Trump Administration Reportedly Considers Biofuel Waivers in Final Days

The EPA has backtracked after corn producers were outraged by the news.

Farmers who produce corn for biofuels were not pleased when they heard the EPA was considering more waivers for refineries.
Photography by Pamas on Shutterstock

In the waning days of Donald Trump’s presidency, the Environmental Protection Agency reportedly has been considering more biofuel waivers for refiners, provoking outrage from farmers who grow corn for biofuels. 

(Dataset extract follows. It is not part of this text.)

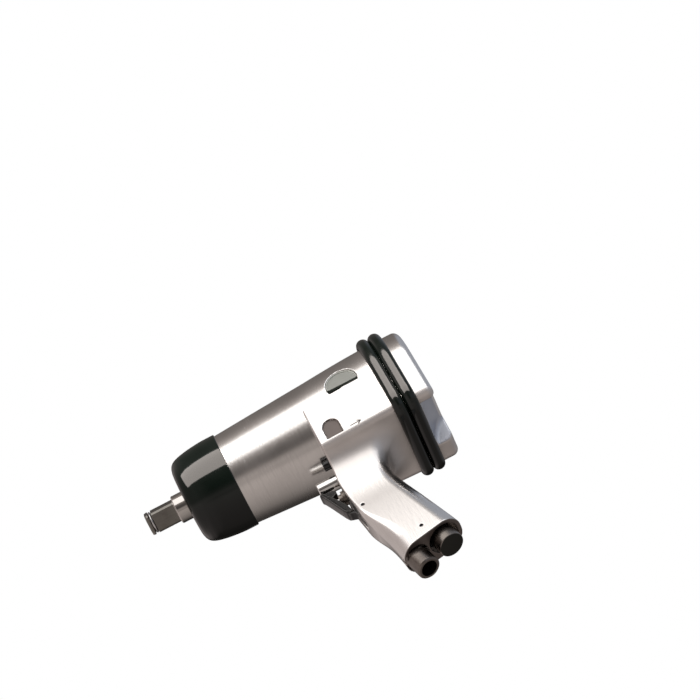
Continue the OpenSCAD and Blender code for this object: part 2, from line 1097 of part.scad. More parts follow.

In response to that outrage on Thursday, the EPA issued a proposal to extend the deadline for these refiners to prove their compliance with biofuel standards. Biofuel waivers have been an extremely touchy subject during the Trump administration’s single term. Oil refiners are required, as part of a program called the Renewable Fuel Standard, to blend a certain amount of biofuel, derived generally from corn, into their final product. This is a massive market for corn growers; roughly 40 percent of American corn goes into biofuel. But there’s also a part of the law that allows “small refiners” waivers, so they don’t have to use as much or any biofuel. 

This is theoretically to help out smaller refiners, as it saves money, but the Trump administration has given out many more waivers than previous administrations—even to the point where some of those waivers have been struck down by courts. Trump’s waivers have been, essentially, a massive money-saver for oil refiners and a huge blow to corn farmers. 

In September, during the run-up to the general election, the EPA rejected retroactive exemption requests from 17 small refineries. Corn farmers welcomed the decision but were quick to point out that the Trump administration was still considering an additional 31 waivers at the time. 

In response to the news that the Trump administration was considering granting more waivers, a number of biofuels and farming groups, including the National Corn Growers Association and the National Farmers Union, issued a joint statement, saying: “There is no justification for President Trump, Andrew Wheeler, and their allies to award a massive, short-sighted handout to oil companies at the expense of farm communities.”

The Biofuels Caucus in the House of Representatives, which includes representatives from corn-producing states, also asked the EPA to deny further biofuel waivers.

On Thursday, Reuters reported that the EPA will not actually “take a position” on 2019 waivers, citing ongoing litigation, but that the EPA will propose a delay for the due dates for those 2019 compliance reports. It’s not clear whether the Trump administration plans to issue more waivers before the transition of power on Wednesday.

President-elect Joe Biden previously announced his pick to head the EPA, Michael Regan, currently serving as the secretary of environmental quality in North Carolina. There’s very little information out there about Regan’s history with biofuels; nobody in the biofuels industry is quite sure what to expect from his tenure. Biden himself, while he has spoken about the need to transition away from fossil fuels, has repeatedly mentioned biofuel as a necessary “transition” element.